Meta’s prototype photoreal avatars can now be generated with an iPhone scan.
Facebook first showed off work on ‘Codec Avatars’ back in March 2019. Powered by multiple neural networks, they can be driven in real time by a prototype VR headset with five cameras; two internal viewing each eye and three external viewing the lower face. Since then, the researchers have showed off several evolutions of the system, such as more realistic eyes, a version only requiring eye tracking and microphone input, and most recently a 2.0 version that approaches complete realism.
Previously, generating an individual Codec Avatar required a specialized capture rig called MUGSY with 171 high resolution cameras. But Meta’s latest research gets rid of this requirement, generating an avatar with a scan from a smartphone with a front facing depth sensor, such as any iPhone with FaceID. You first pan the phone around your neutral face, then again while copying a series of 65 facial expressions.
This scanning process takes 3 and a half minutes on average, the researchers claim – though actually generating the avatar (in full detail) then takes six hours on a machine with four high end GPUs. If deployed in a product, this step would likely happen on cloud GPUs, not the user’s device.
So how is it possible for what once required more than 100 cameras to now require only a phone? The trick is in the use of a Universal Prior Model “hypernetwork” – a neural network which generates the weights for another neural network – in this case the person-specific Codec Avatar. The researchers trained this UPM hypernetwork by scanning in the faces of 255 diverse individuals using an advanced capture rig, similar to MUGSY but with 90 cameras.
While other researchers have already demonstrated avatar generation from a smartphone scan, Meta claims the quality of its result is state of the art. However, the current system cannot handle glasses or long hair, and is limited to the head, not the rest of the body.

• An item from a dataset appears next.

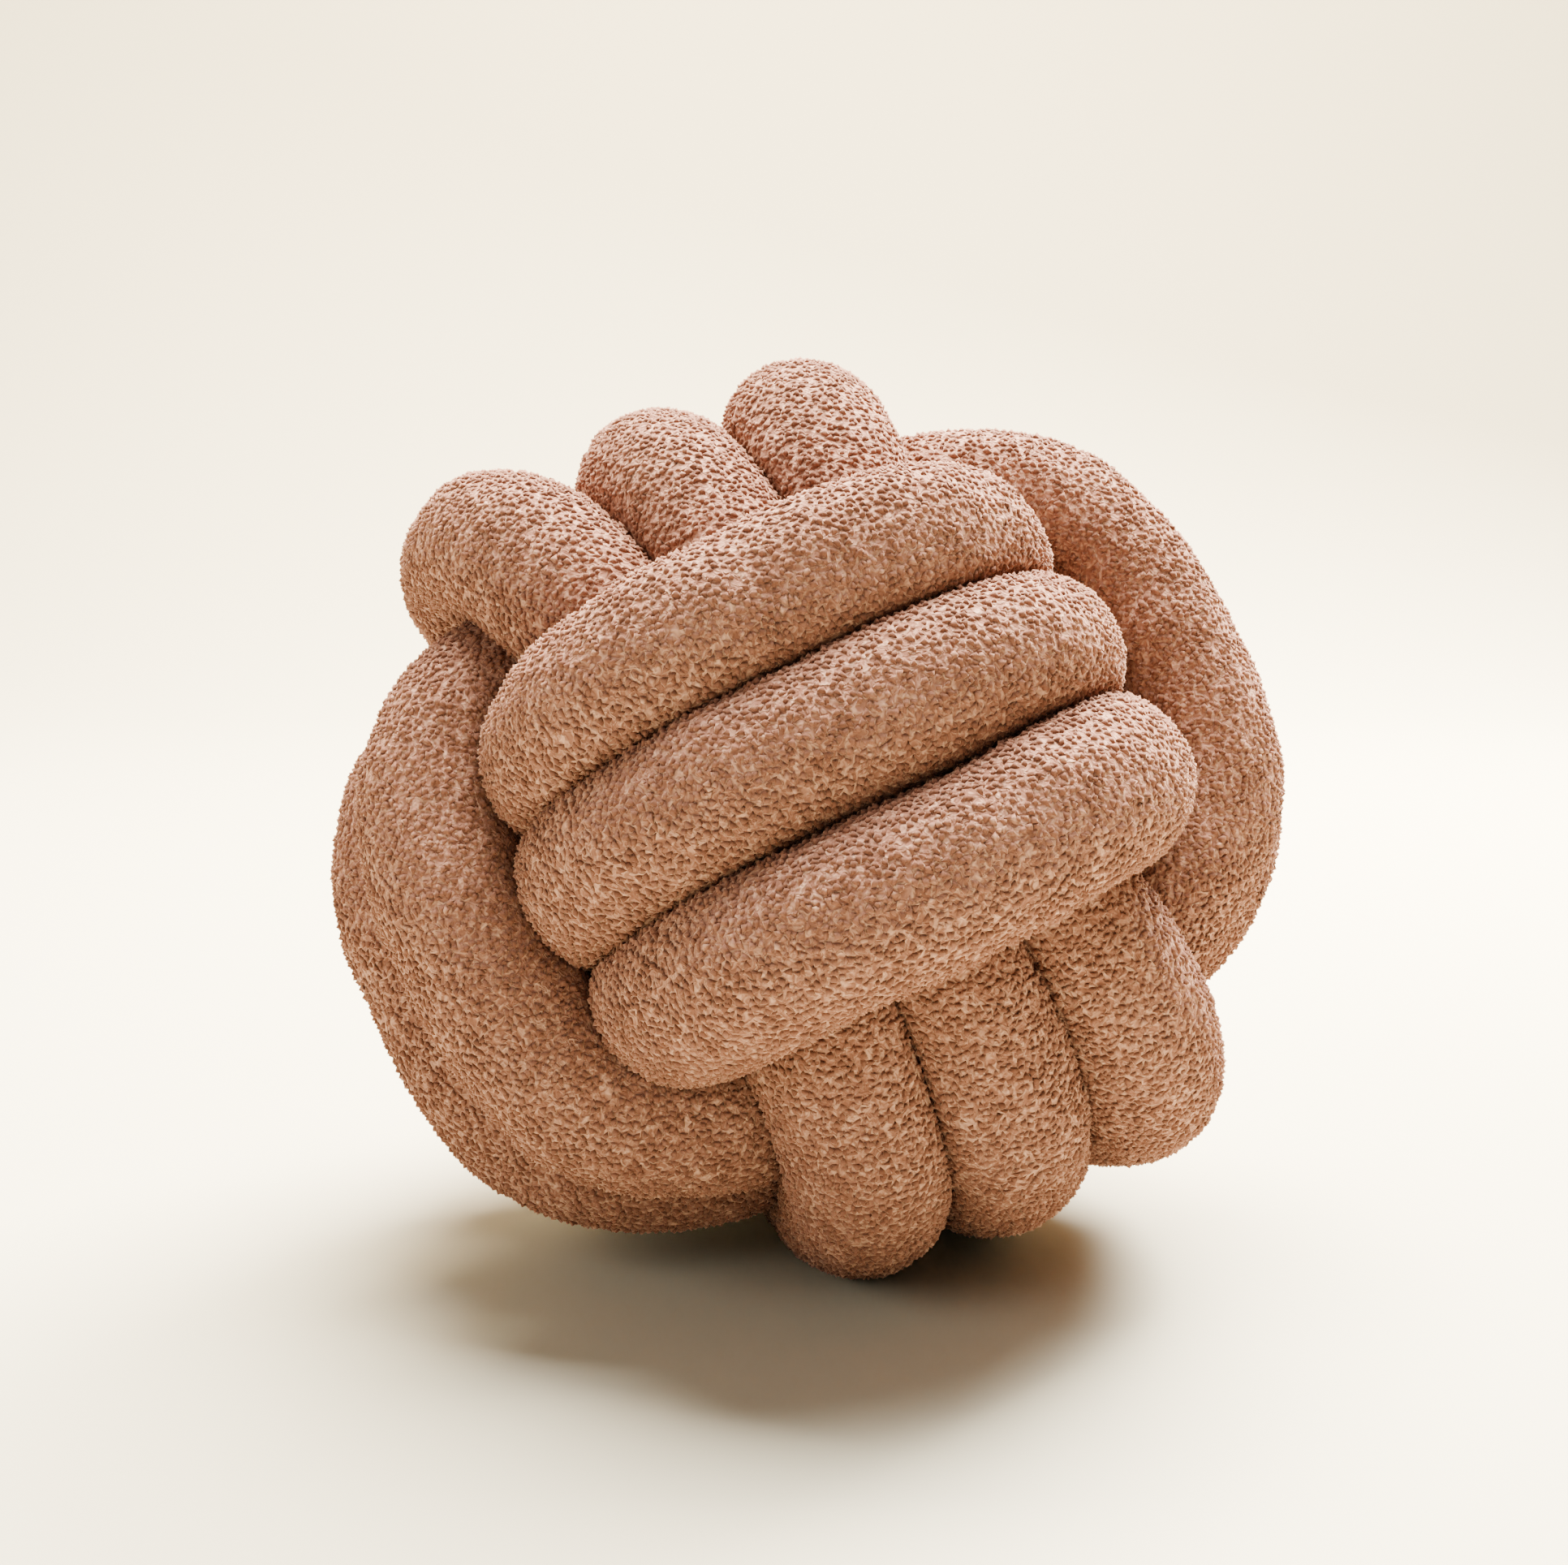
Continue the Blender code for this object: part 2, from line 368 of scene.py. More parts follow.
    def settle(self, points: np.ndarray) -> np.ndarray:
        """Push strands apart to a squeezed tube's width. The inner ones give way.

        Args:
            points: The centre line before it settles.

        Returns:
            The settled centre line.
        """
        shift = np.zeros_like(points)
        depth = self.outer_strands - np.linalg.norm(points, axis=1, keepdims=True)
        give = np.clip(depth / self.tube_radius, self.least_give, 1.0)
        others = self.far_along(len(points), self.length_of(points))
        for _ in range(self.settle_rounds):
            moved = points + shift
            between = moved[:, None] - moved[None]
            distance = np.linalg.norm(between, axis=2) + 1e-9
            too_near = np.clip(self.squeezed_distance / distance - 1, 0, None)
            push = np.where(others, too_near, 0)
            strongest = push.max(axis=1, keepdims=True)
            total = (push[:, :, None] * between).sum(axis=1)
            weight = push.sum(axis=1, keepdims=True) + 1e-9
            shift += self.settle_share * give * total * strongest / weight
            shift = smoothed(shift, self.settle_evening)
        return points + shift

    def centre_line(self, count: int) -> np.ndarray:
        """The tube's settled centre line in the knot's own axes.

        Args:
            count: How many evenly spaced points it gets.

        Returns:
            The points of the closed line.
        """
        route = []
        for index in range(len(self.bands)):
            route += self.band_path(index) + self.hook_path(index)
        smooth = self.curve_through(np.array(route), self.route_steps)
        settled = self.settle(self.spaced_evenly(smooth, self.settle_points))
        return self.spaced_evenly(self.curve_through(settled, self.settled_steps), count)

    def lie_down(self) -> np.ndarray:
        """The turn from the knot's own axes to the way it lies.

        Returns:
            A matrix of three rows and three columns.
        """
        own_axes = Matrix(((1, 0, 0), (0, 1, 0), (0, 0, -1)))
        turn = (Matrix.Rotation(self.back_lean, 3, "X")
                @ Matrix.Rotation(self.side_turn, 3, "Y")
                @ Matrix.Rotation(self.front_slope, 3, "Z"))
        return np.array(turn @ own_axes)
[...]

Of course, Meta still has a long way to go to reach this kind of fidelity in shipping products. Meta Avatars today have a basic cartoony art style. Their realism has actually decreased over time, likely to better suit larger groups with complex environments in apps like Horizon Worlds on Quest 2’s mobile processor. Codec Avatars may, however, end up as a separate option, rather than a direct update to the cartoon avatars of today. In his interview with Lex Fridman, CEO Mark Zuckerberg described a future where you might use an “expressionist” avatar in casual games and a “realistic” avatar in work meetings.
In April Yaser Sheikh, who leads the Codec Avatars team, said it’s impossible to predict how far away it is from actually shipping. He did say that when the project started it was “ten miracles away” and he now believes it’s “five miracles away”.